A K30 Biho system armed with S&T Dynamics two KKCB 30×170 mm cannon turret. The cannons have a cyclic rate of fire of 600 rpm and an effective anti-aircraft range of 3,000 m (1.9 mi), and each is loaded with 300 rounds of (30x170mm KCB) ammunition. The Biho had been integrated with the KP-SAM Chiron surface-to-air missile to increase its coverage to 7 km. Two pods each containing two missiles are mounted, one of each side of the turret. The KP-SAM Chiron (Korean Portable-Surface to Air Missile; Shingung) is a South Korean shoulder-launched surface-to-air missile manufactured by LIG Nex1. The missile is superior to the American FIM-92 Stinger or the French Mistral in hit probability, price and portability. The missile made impact on a low-flying target as high as 3.5 kilometers with a speed of 697.5 m/s (more than Mach 2.36) and a distance range of 7 km. The KP-SAM Chiron features integrated IFF systems, night and adverse weather capabilities, a two-colour (IR/UV) infrared seeker to aid in negating infrared countermeasures (IRCM) and a proximity-fuse warhead.

A K30 Biho system consists of twin 30 mm guns, a TPS-830K surveillance and fire-control radar, an electro-optical targeting system (EOTS), panoramic periscope, forward looking infrared system (FLIR), laser rangefinder (LRF), thermal sight, a TV camera, and a digital fire-control system.
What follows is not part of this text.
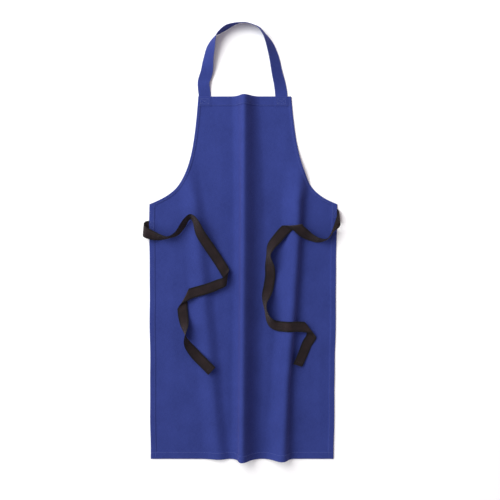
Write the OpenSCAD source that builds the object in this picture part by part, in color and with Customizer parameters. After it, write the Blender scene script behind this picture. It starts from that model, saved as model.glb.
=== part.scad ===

The combined targeting system of EOTS, FLIR, and LRF has a targeting range of over 10 km (6.2 mi). The TPS-830K radar can detect and track a 2 m2 (22 sq ft)-RCS target from a range of 17 km (11 mi). The TPS-830K radar of K30 is an X-band (8 to 12.5 GHz) surveillance and fire-control pulse-Doppler radar, specialized for use against low-flying aircraft. Its features include real-time early warning, multiple target detection, an integral L-band (1 to 2 GHz) Identification Friend or Foe (IFF) subsystem, pulse compression, frequency agility, and adaptive moving target indication as an anti-chaff measure.The secondary FLIR system and laser rangefinder supplements the TPS-830K radar to provide additional targeting means in case the radar is rendered inoperative, or is turned off to retain the element of surprise against aircraft that are equipped with radar warning receivers.